Our test car did not have the optional column-mounted paddle shifters for the manual mode, something we would like to see rectified on local cars.

Weight-saving measures like aluminium doors and bonnet, the absence of a torque converter, and unique steering and braking systems help keep the weight down to 1830kg – midway between its petrol and diesel-powered siblings.

The big car manages to feel quite nimble along twisting and mountainous roads courtesy of its well-sorted chassis and rear-drive configuration.

However, there is a disconnect between the driver and the road thanks to the somewhat vague electro-mechanical steering. It may be a little too early to call from this brief taste test, but our UK-spec car didn’t feel as engaging and dynamic as, for example, a BMW 5 Series.

Much harder to fault was the pliant suspension tune, which strikes a balance between comfort and dynamics, soaking up unsealed and corrugated trails and smooth tarmac with equal verve while keeping the car relatively composed mid-corner.

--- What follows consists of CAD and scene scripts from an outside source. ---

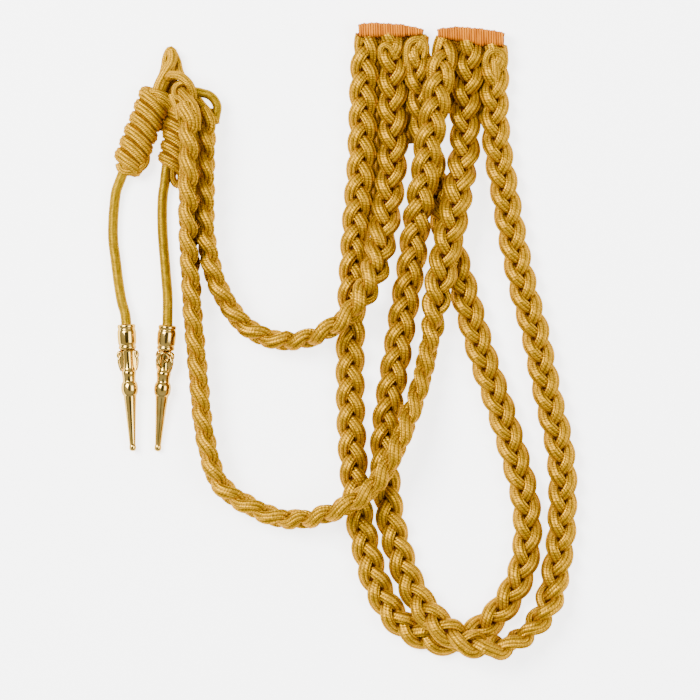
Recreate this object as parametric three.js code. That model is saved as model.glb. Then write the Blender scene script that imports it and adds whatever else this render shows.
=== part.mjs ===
// A gold cord aiguillette, lying flat: four plaits sewn to two wound heads, with two knots and two metal tags.
// Millimetres. The origin is under the middle of the left head, +Y points up the plaits and +Z is up.
import * as THREE from 'three';

// Sizes of the plaits
const PLAIT_WIDTH = 17;
const PLAIT_THICKNESS = 11.4;
const PLAIT_TURN = 46;
const PLAIT_END_WIDTH = 14.2;
const PLAIT_END_LENGTH = 40;
const STRAND_DIAMETER = 6.8;
const PLAIT_CORE_DIAMETER = 6.4;
const STRANDS_IN_PLAIT = 3;

// Sizes of the other pieces
const HEAD_WIDTH = 39.6;
const HEAD_DEPTH = 9;
const HEAD_THICKNESS = 12;
const RIGHT_HEAD_WIDTH = 40.8;
const LEFT_KNOT_WIDTH = 19.8;
const RIGHT_KNOT_WIDTH = 18;
const KNOT_THICKNESS = 13.4;
const KNOT_WINDINGS = 6;
const KNOT_GROOVE = 1.3;
const WINDING_SHOULDER = 0.28;
const BUTTON_LOOP_DIAMETER = 5.4;
const INNER_LOOP_DIAMETER = 3.8;
const LINK_DIAMETER = 5.4;
const END_RING_DIAMETER = 14.4;
const END_RING_THICKNESS = 3.8;
const KNOT_END_DIAMETER = 4.8;
const TAG_CORD_DIAMETER = 6.2;
const TAG_DIAMETER = 11.2;
const TAG_LENGTH = 76.5;

// Clearances: between plaits that cross, and between the knots and the table
const LIFT_CLEARANCE = 0.5;
const KNOT_CLEARANCE = 0.1;

// Fineness of the meshes
// Directions in a plait's section, in degrees, that meet the outsides and the tops of its strands
const PLAIT_CORNERS = [0, 40, 75, 105, 140, 180, 220, 255, 285, 320];
const STEPS_PER_TURN = 6;
const CROSSING_HEIGHT = Math.sin(Math.PI / 3);
const CORD_SIDES = 8;
const LOOP_SIDES = 6;
const KNOT_SIDES = 10;
const TAG_SIDES = 10;
const RING_STEPS = 12;
const BUTTON_LOOP_STEPS = 18;
const INNER_LOOP_STEPS = 8;
const LINK_STEPS = 8;
const KNOT_END_STEPS = 4;
const TAG_CORD_STEPS = 13;
const SAMPLES_PER_POINT = 16;

// Places of the heads, knots, ring and tags, as points on their middle lines
const RIGHT_HEAD_PLACE = new THREE.Vector3(48, -4.2, 0);
const KNOT_HEIGHT = KNOT_THICKNESS / 2 + KNOT_CLEARANCE;
const LEFT_KNOT_TOP = new THREE.Vector3(-142.2, -39.4, KNOT_HEIGHT);
const LEFT_KNOT_END = new THREE.Vector3(-158, -82.9, KNOT_HEIGHT);
const RIGHT_KNOT_TOP = new THREE.Vector3(-122.9, -42.6, KNOT_HEIGHT);
const RIGHT_KNOT_END = new THREE.Vector3(-131.4, -83.1, KNOT_HEIGHT);
const END_RING_PLACE = new THREE.Vector3(-124.2, -37.8, 20);
const LEFT_TAG_TOP = new THREE.Vector3(-159, -176.4, 6);
const LEFT_TAG_END = new THREE.Vector3(-155.1, -252.6, 3.9);
const RIGHT_TAG_TOP = new THREE.Vector3(-134.1, -177, 8.3);
const RIGHT_TAG_END = new THREE.Vector3(-140.4, -253.2, 2.2);

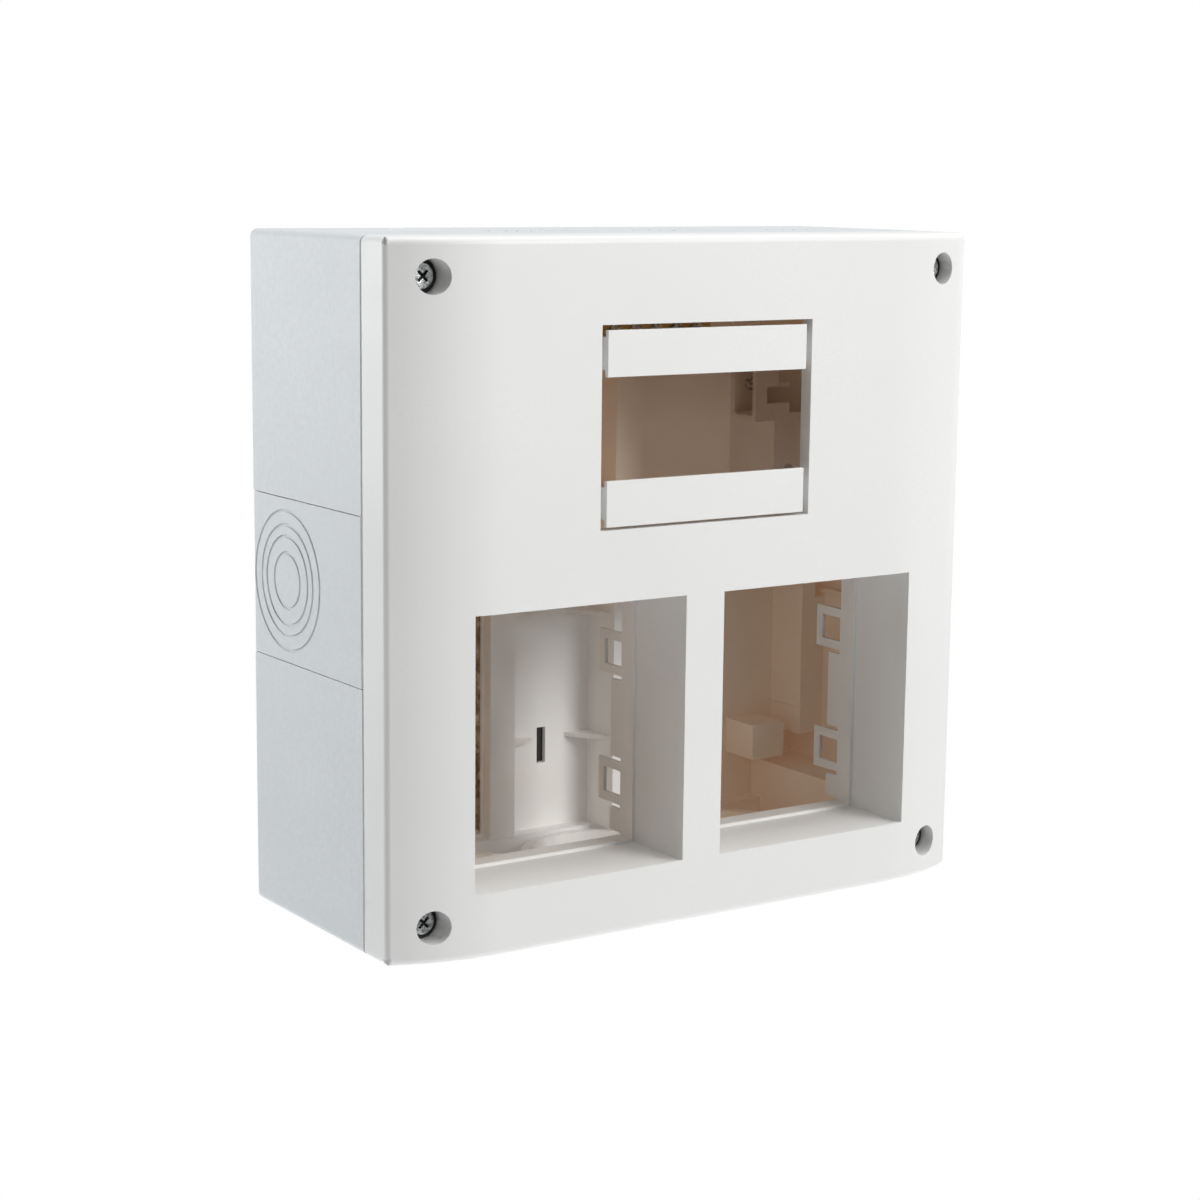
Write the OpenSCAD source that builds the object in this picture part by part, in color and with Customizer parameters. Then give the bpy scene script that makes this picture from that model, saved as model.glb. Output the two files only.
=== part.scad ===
// Surface-mounted residential load center: a back box with ring knock-outs, and a screwed front
// cover with one modular window and two deep accessory windows. The wall face is the plane Y = 0,
// the front looks along -Y, and every depth named d is measured out from the wall.

/* [Enclosure] */
// Width of the enclosure
box_w = 314; // [310:1:330]
// Height of the enclosure
box_h = 310; // [306:1:330]
// Depth of the back box, from the wall to the seam
body_d = 103; // [100:1:106]
// Depth of the whole enclosure, from the wall to the flat of the front
front_d = 135; // [134:0.5:137]
// Wall thickness of the back box
wall = 4; // [3.6:0.1:4.2]
// Radius of the outer edges
edge_r = 3.5; // [2:0.5:4]

/* [Front cover] */
// Width of the shadow gap between the back box and the cover
seam = 1.5; // [1:0.1:2]
// Thickness of the cover's front
cover_t = 2.8; // [2.4:0.1:3]
// Width over which each side of the front curves back
pillow_w = 50; // [45:1:54]
// Radius of that curve
pillow_r = 114; // [110:1:130]
// Distance of the screw wells from the sides
well_inset_x = 19.5; // [18:0.5:20]
// Distance of the screw wells from the top and the bottom
well_inset_z = 16.5; // [15:0.5:17.5]
// Radius of a screw well
well_r = 7.5; // [7:0.1:8]
// Depth of a screw well's floor in front of the seam
well_floor = 14; // [12:1:15]

/* [Windows] */
// Width of each accessory window
acc_w = 109; // [100:1:110]
// Height of each accessory window
acc_h = 122; // [110:1:123]
// Half the width of the bar between the accessory windows
acc_gap = 10.4; // [10:0.2:12]
// Top edge of the accessory windows, measured from the middle of the height
acc_top = -4; // [-6:0.5:-3]
// How far the accessory window walls reach in behind the front
acc_deep = 40; // [36:1:42]
// Width of the modular window
mod_w = 114; // [112:1:116]
// Bottom edge of the modular window
mod_bottom = 28; // [27:0.5:29]
// Top edge of the modular window
mod_top = 117; // [116:0.5:118]
// Height of the open slot between the window strips
slot_h = 45; // [45:0.1:45.5]
// Height of each window strip
strip_h = 20.2; // [19.5:0.1:20.4]

/* [Entries] */
// Height of each side entry plate
side_plate_h = 74; // [70:1:76]
// Width of the top and bottom entry plates
end_plate_w = 242; // [240:1:244]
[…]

Infiniti employs an independent double-wishbone suspension design up front and a multi-link system in the rear, with stabiliser bars front and rear and double-piston shock absorbers all-round.

Some Australian models will receive four-wheel active-steering technology, sport-tuned suspension, sport brakes and 20-inch wheels and tyres.

Our test car came with a drive-mode selector system, which adjusts throttle sensitivity and transmission mapping according to the mode selected via a knob on the transmission tunnel.

We kept the car in Sport mode for the majority of the drive, which gave us more immediate pedal response and longer holding of gears. Eco mode and Snow mode – the former of which also includes green-focused driver ‘coaching’ – substantially inhibit the throttle response, almost as if there were a soft pillow under the accelerator pedal.

Of course, we’re going to have to wait until we drive an Australian-spec car on local roads before passing final judgement on Infiniti’s executive express, but first impressions are that the Japanese brand has conjured an interesting and worthy contender against the established mid-size luxury players.